Request —
Are you able to quote each entry exactly as written?

[Rows from a 3D modeling dataset]
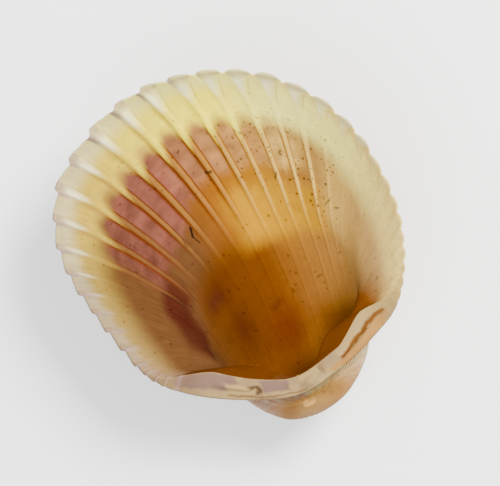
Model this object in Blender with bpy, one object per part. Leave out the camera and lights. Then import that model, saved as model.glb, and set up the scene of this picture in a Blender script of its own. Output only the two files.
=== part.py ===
"""One valve of a ribbed cockle, lying on its rounded back with the hollow side up.

The valve is one grown piece. Its outside and its hollow are two horns that coil in the same
way: the margin, made smaller by a growth law as it turns back about the hinge line. Radial
ribs run along both, and both meet in the toothed edge and the hinge plate.
"""
import math

import bmesh
import bpy
import numpy as np
from mathutils import Matrix

MM = 0.001

# Outline of the margin seen from inside, in mm from the hinge centre: +X to the right, +Y to
# the ventral edge. It starts at the hinge centre and runs round by the right side.
MARGIN = [
    (0.0, 0.0), (7.7, 1.2), (13.5, 3.1), (18.9, 5.9), (22.9, 11.2), (25.4, 18.2), (25.8, 25.5),
    (24.8, 32.4), (21.6, 39.4), (16.4, 45.1), (10.0, 48.9), (2.4, 51.1), (-5.7, 51.1),
    (-13.2, 48.6), (-19.7, 44.5), (-23.5, 38.9), (-24.9, 32.5), (-24.3, 25.8), (-22.7, 18.3),
    (-20.4, 11.6), (-15.6, 6.8), (-7.8, 2.4),
]
SPAN_SAMPLES = 60

# Growth: the margin shrinks by exp(-growth x turn) as it turns back about the hinge line.
GROWTH_DEEP = 1.144
GROWTH_AT_RIM = 0.37
GROWTH_EASE = 0.363
BEAK_TURN = math.radians(200)
HOLLOW_TURN = math.radians(125)

# The point that each horn shrinks to, as (Y, Z): where it starts, level with the margin, and
# where it ends after leaning back past the hinge line.
OUTSIDE_POLE = (3.5 * MM, -1.6 * MM)
HOLLOW_POLE = (5.4 * MM, -1.9 * MM)
BEAK_POLE = (-1.2 * MM, -2.2 * MM)
HOLLOW_END_POLE = (1.4 * MM, -2.4 * MM)
LEAN_FROM = 0.7
LEAN_TO = 2.2
POLE_CLEARANCE = 0.6 * MM
POLE_SOFTNESS = 0.4 * MM

# The umbo is fuller than the margin's shape: how much wider, and between which turns.
UMBO_SWELL = 0.8
SWELL_FROM = 0.6
SWELL_TO = 1.8

# Wall: how much wider the outside is than the hollow, and how soon it gets there.
WALL_GAIN = 0.036
WALL_EASE = 0.247
EDGE_WIDTH = 0.55 * MM

# Ribs: how many, where they end on either side of the hinge plate (as fractions of the margin's
# length), and the width of a rib at points along the margin.
RIBS = 36
RIBS_FROM = 0.105
RIBS_TO = 0.875
RIB_WIDTHS = [(0.105, 1.6), (0.19, 2.5), (0.25, 3.3), (0.31, 4.3), (0.36, 4.9), (0.48, 4.4),
              (0.52, 4.6), (0.58, 5.9), (0.63, 5.0), (0.70, 4.3), (0.76, 3.4), (0.82, 3.7),
              (0.84, 1.9), (0.875, 1.4)]
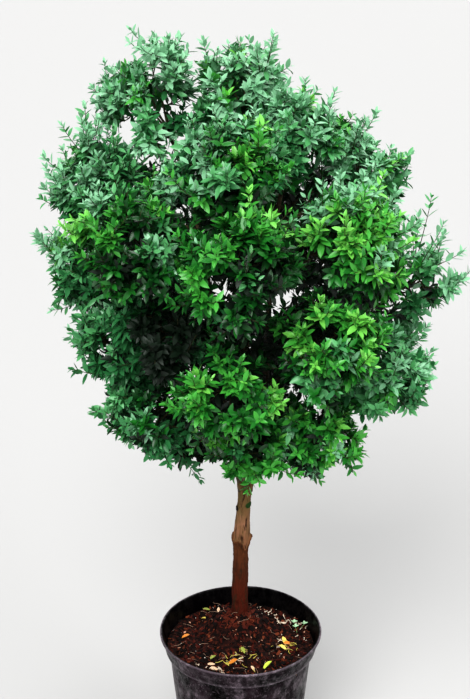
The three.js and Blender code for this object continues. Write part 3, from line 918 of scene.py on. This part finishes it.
def make_trunk():
    centres, radii = trunk_rings()
    foot, fork = centres[0, 2], centres[-1, 2]
    collar = next(k for k in range(3, len(radii) - 1) if radii[k - 1] < radii[k] > radii[k + 1])
    scar = centres[collar, 2]
    over = fork + np.array([2.5, 4.5, 5.5]) * MM      # three rings that round off the trunk's end
    levels = np.concatenate([np.linspace(foot, fork, TRUNK_RINGS), over])
    turn = bearings(TRUNK_SIDES)
    direction = np.stack([np.cos(turn), np.sin(turn)], 1)
    rng = np.random.default_rng(SEED + 2)
    edge = bark_edge(turn, rng.uniform(-3 * MM, 5 * MM, 13), scar)
    # The bare wood narrows from below the scar to its own thickness above it.
    wood_level = [scar - SCAR_REACH, scar, scar + 19 * MM, fork]
    above = next(r for c, r in zip(centres, radii) if c[2] > scar + 15 * MM)
    rings, barked, dips, knots, mosses = [], [], [], [], []
    for level in levels:
        along = min(level, fork)
        centre = np.array([np.interp(along, centres[:, 2], centres[:, axis]) for axis in range(2)])
        girth = np.interp(along, centres[:, 2], radii)
        wood = np.interp(along, wood_level, [girth, above * 1.12, above, girth])
        cover = np.clip((edge - level) / (1.2 * MM), 0, 1)
        bare = min(girth, wood) if level > scar - SCAR_REACH else girth
        radius = bare + (girth - bare) * cover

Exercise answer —
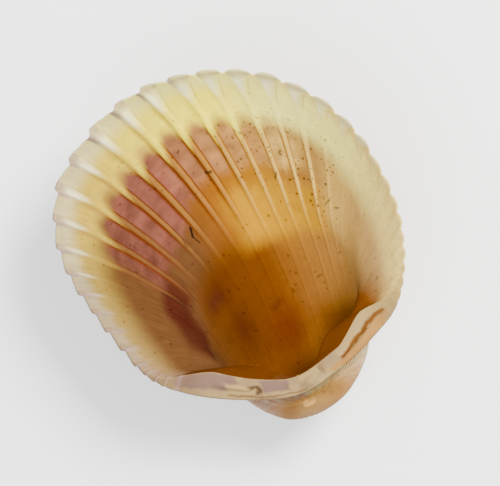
Model this object in Blender with bpy, one object per part. Leave out the camera and lights. Then import that model, saved as model.glb, and set up the scene of this picture in a Blender script of its own. Output only the two files.
=== part.py ===
"""One valve of a ribbed cockle, lying on its rounded back with the hollow side up.

The valve is one grown piece. Its outside and its hollow are two horns that coil in the same
way: the margin, made smaller by a growth law as it turns back about the hinge line. Radial
ribs run along both, and both meet in the toothed edge and the hinge plate.
"""
import math

import bmesh
import bpy
import numpy as np
from mathutils import Matrix

MM = 0.001

# Outline of the margin seen from inside, in mm from the hinge centre: +X to the right, +Y to
# the ventral edge. It starts at the hinge centre and runs round by the right side.
MARGIN = [
    (0.0, 0.0), (7.7, 1.2), (13.5, 3.1), (18.9, 5.9), (22.9, 11.2), (25.4, 18.2), (25.8, 25.5),
    (24.8, 32.4), (21.6, 39.4), (16.4, 45.1), (10.0, 48.9), (2.4, 51.1), (-5.7, 51.1),
    (-13.2, 48.6), (-19.7, 44.5), (-23.5, 38.9), (-24.9, 32.5), (-24.3, 25.8), (-22.7, 18.3),
    (-20.4, 11.6), (-15.6, 6.8), (-7.8, 2.4),
]
SPAN_SAMPLES = 60

# Growth: the margin shrinks by exp(-growth x turn) as it turns back about the hinge line.
GROWTH_DEEP = 1.144
GROWTH_AT_RIM = 0.37
GROWTH_EASE = 0.363
BEAK_TURN = math.radians(200)
HOLLOW_TURN = math.radians(125)

# The point that each horn shrinks to, as (Y, Z): where it starts, level with the margin, and
# where it ends after leaning back past the hinge line.
OUTSIDE_POLE = (3.5 * MM, -1.6 * MM)
HOLLOW_POLE = (5.4 * MM, -1.9 * MM)
BEAK_POLE = (-1.2 * MM, -2.2 * MM)
HOLLOW_END_POLE = (1.4 * MM, -2.4 * MM)
LEAN_FROM = 0.7
LEAN_TO = 2.2
POLE_CLEARANCE = 0.6 * MM
POLE_SOFTNESS = 0.4 * MM

# The umbo is fuller than the margin's shape: how much wider, and between which turns.
UMBO_SWELL = 0.8
SWELL_FROM = 0.6
SWELL_TO = 1.8

# Wall: how much wider the outside is than the hollow, and how soon it gets there.
WALL_GAIN = 0.036
WALL_EASE = 0.247
EDGE_WIDTH = 0.55 * MM

# Ribs: how many, where they end on either side of the hinge plate (as fractions of the margin's
# length), and the width of a rib at points along the margin.
RIBS = 36
RIBS_FROM = 0.105
RIBS_TO = 0.875
RIB_WIDTHS = [(0.105, 1.6), (0.19, 2.5), (0.25, 3.3), (0.31, 4.3), (0.36, 4.9), (0.48, 4.4),
              (0.52, 4.6), (0.58, 5.9), (0.63, 5.0), (0.70, 4.3), (0.76, 3.4), (0.82, 3.7),
              (0.84, 1.9), (0.875, 1.4)]
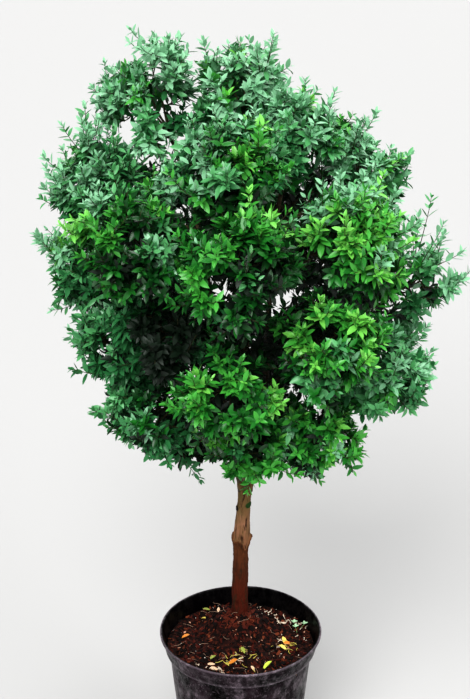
The three.js and Blender code for this object continues. Write part 3, from line 918 of scene.py on. This part finishes it.
def make_trunk():
    centres, radii = trunk_rings()
    foot, fork = centres[0, 2], centres[-1, 2]
    collar = next(k for k in range(3, len(radii) - 1) if radii[k - 1] < radii[k] > radii[k + 1])
    scar = centres[collar, 2]
    over = fork + np.array([2.5, 4.5, 5.5]) * MM      # three rings that round off the trunk's end
    levels = np.concatenate([np.linspace(foot, fork, TRUNK_RINGS), over])
    turn = bearings(TRUNK_SIDES)
    direction = np.stack([np.cos(turn), np.sin(turn)], 1)
    rng = np.random.default_rng(SEED + 2)
    edge = bark_edge(turn, rng.uniform(-3 * MM, 5 * MM, 13), scar)
    # The bare wood narrows from below the scar to its own thickness above it.
    wood_level = [scar - SCAR_REACH, scar, scar + 19 * MM, fork]
    above = next(r for c, r in zip(centres, radii) if c[2] > scar + 15 * MM)
    rings, barked, dips, knots, mosses = [], [], [], [], []
    for level in levels:
        along = min(level, fork)
        centre = np.array([np.interp(along, centres[:, 2], centres[:, axis]) for axis in range(2)])
        girth = np.interp(along, centres[:, 2], radii)
        wood = np.interp(along, wood_level, [girth, above * 1.12, above, girth])
        cover = np.clip((edge - level) / (1.2 * MM), 0, 1)
        bare = min(girth, wood) if level > scar - SCAR_REACH else girth
        radius = bare + (girth - bare) * cover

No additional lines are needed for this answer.